Chip-scale light control coming
Australian engineers have created a new chip for the manipulation of light on the nano scale.
The device could be big news for anything from next-gen optical technologies to enabling deeper understanding of black holes.
The integrated nanophotonic chip can achieve unparalleled levels of control over the angular momentum (AM) of light, which opens new opportunities for using AM at a chip-scale for the generation, transmission, processing and recording of information.
It could also help scientists better understand the evolution and nature of black holes.
While light travels essentially in a straight line, its beam also spins and twists around its optical axis.
The angular momentum of light, which measures the amount of that dynamic rotation, has attracted tremendous research interest in recent decades.
A key focus is the potential of using AM to expand the available capacity of optical fibres by using parallel light channels – an approach known as “multiplexing”.
But achieving AM multiplexing on a chip scale has remained a major challenge, as there is no material in nature capable of sensing twisted light.
By designing a series of elaborate nano-apertures and nano-grooves on the photonic chip, the team from RMIT University has enabled the on-chip manipulation of twisted light for the first time.
“If you send an optical data signal to a photonic chip it is critical to know where the data is going, otherwise information will be lost,” says lead author Haoran Ren, a PhD candidate at Swinburne University of Technology.
“Our specially-designed nanophotonic chip can precisely guide AM data signals so they are transmitted from different mode-sorting nano-ring slits without losing any information.”
As well as laying the foundation for the future ultra-broadband big data industry and providing a new platform for the next industry revolution, the research offers a precise new method for improving scientific knowledge of black holes.
“The design removes the need for any other bulky interference-based optics to detect the AM signals,” RMIT’s Professor Min Gu said.

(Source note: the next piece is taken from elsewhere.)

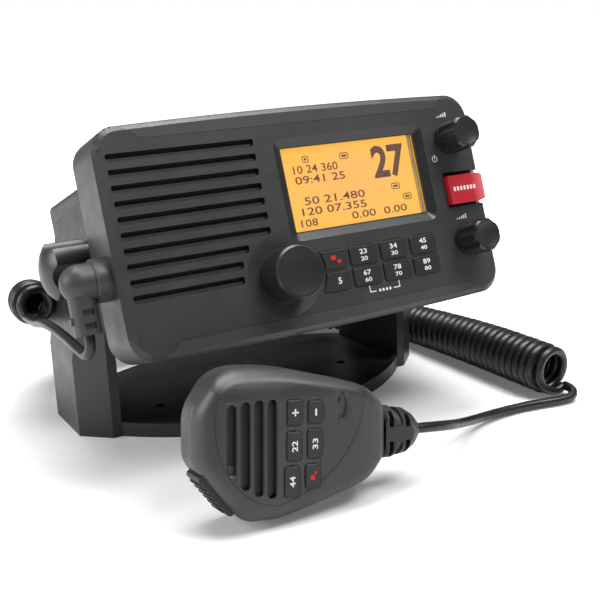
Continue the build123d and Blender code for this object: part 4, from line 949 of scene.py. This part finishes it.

“Our discovery could open up truly compact on-chip AM applications such as ultra-high definition display, ultra-high capacity optical communication and ultra-secure optical encryption.
“It could also be extended to characterise the AM properties of gravitational waves, to help us gain more information on how black holes interact with each other in the universe.
“Due to the fact that rotating black holes can impart OAM associated with gravitational waves, an unambiguous measuring of the OAM through the sky could lead to a more profound understanding of the evolution and nature of black holes in the universe,” he said.
Their work has been accepted for publication in an upcoming edition of the journal Science.